If your inner critic says "You ate one cookie, you’ve ruined your whole diet," and you ask "Why?"... It will defend itself rigorously! "Because you are a failure! Because you keep breaking promises!"
It creates a loop of shame.
So, how do we break that loop?
I had a client with this exact problem. He was an avid BMX enthusiast. He bought the bike and all the gear to start practicing. He was physically in shape to do so, but his inner critic was stopping him.
It kept telling him: "If you take your bike into the park, what would other people think? They will think you’re strange. They will make fun of you. You shouldn't go out in public."
I started off by questioning his inner critic! So I asked: "May I please speak to your inner critic?" He said yes.
"Can you tell me one more time the reasons you mentioned for not going out and practicing?"
He said: "People will think I’m strange, they will make fun of me!"
I asked: "SO WHAT?"
He looked startled. He didn’t have an answer!
I asked again: "So what if a few strangers you’ve never met in your life and probably will never see again, think you're strange?"
"Also, can you read minds? How do you know they will think you’re strange or make fun of you?"
After a pause he said: "I don’t actually know that!"
I said: "Okay. But for the sake of argument, let's say you CAN read minds. Let's say you KNOW they are making fun of you. So what? Who are they to you?"
I got no answer.
So I asked him: "Do you want to live for yourself and pursue activities that you enjoy? Or do you want to live for what a total stranger might think of you?"
He said: "I want to live for myself."
Together we designed a plan for him to start asking his inner critic "So What?" when it tried to stop him.
That simple approach dismantled the fear. He started going to the park. And you know what happened? He actually ended up meeting other enthusiasts who came up to ask him questions about what he was doing.
Whether it’s road rage in traffic or dealing with your inner critic, the Art of Self-Inquiry works the same.

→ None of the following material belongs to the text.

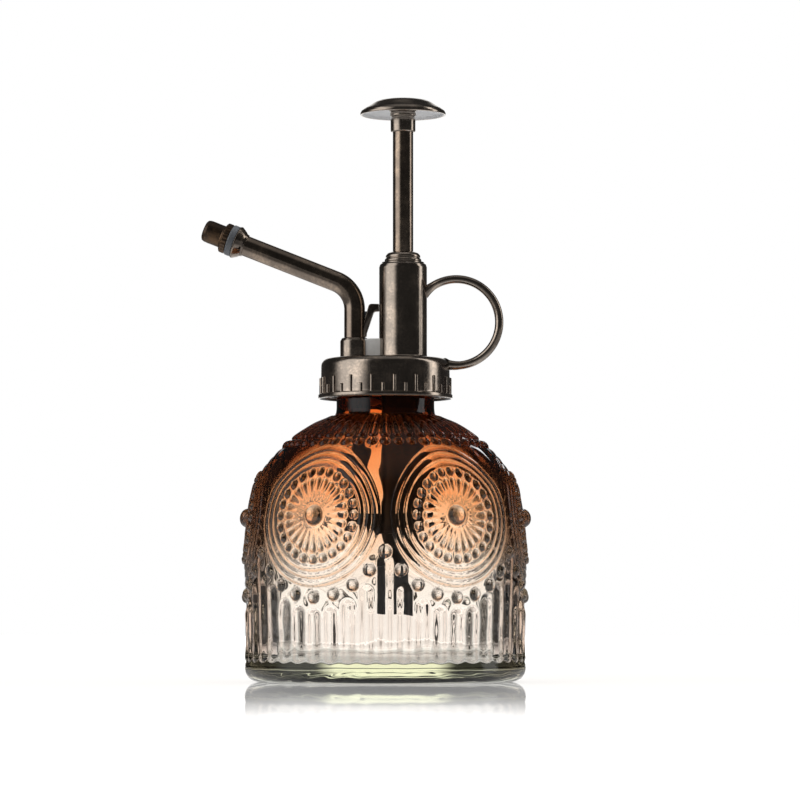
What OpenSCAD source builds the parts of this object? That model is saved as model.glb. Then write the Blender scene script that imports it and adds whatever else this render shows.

By asking yourself the right question at the right time you start to move forward instead of getting stuck and ruminating.
But, and this is a big but, to be able to do this will take practice. Lots of it!
You might be asking what kind of practices? The simple answer is meditation and mindfulness. The more you cultivate the skill of directing your attention to what you want, versus being at the mercy of your thinking mind, the more you will be able to ask the right questions at the right time. Instead of hopelessly reacting to situations.
There is an old saying: “The mind is a great servant but a terrible master.”
An untrained mind is a terrible master. But a trained mind will be a great servant.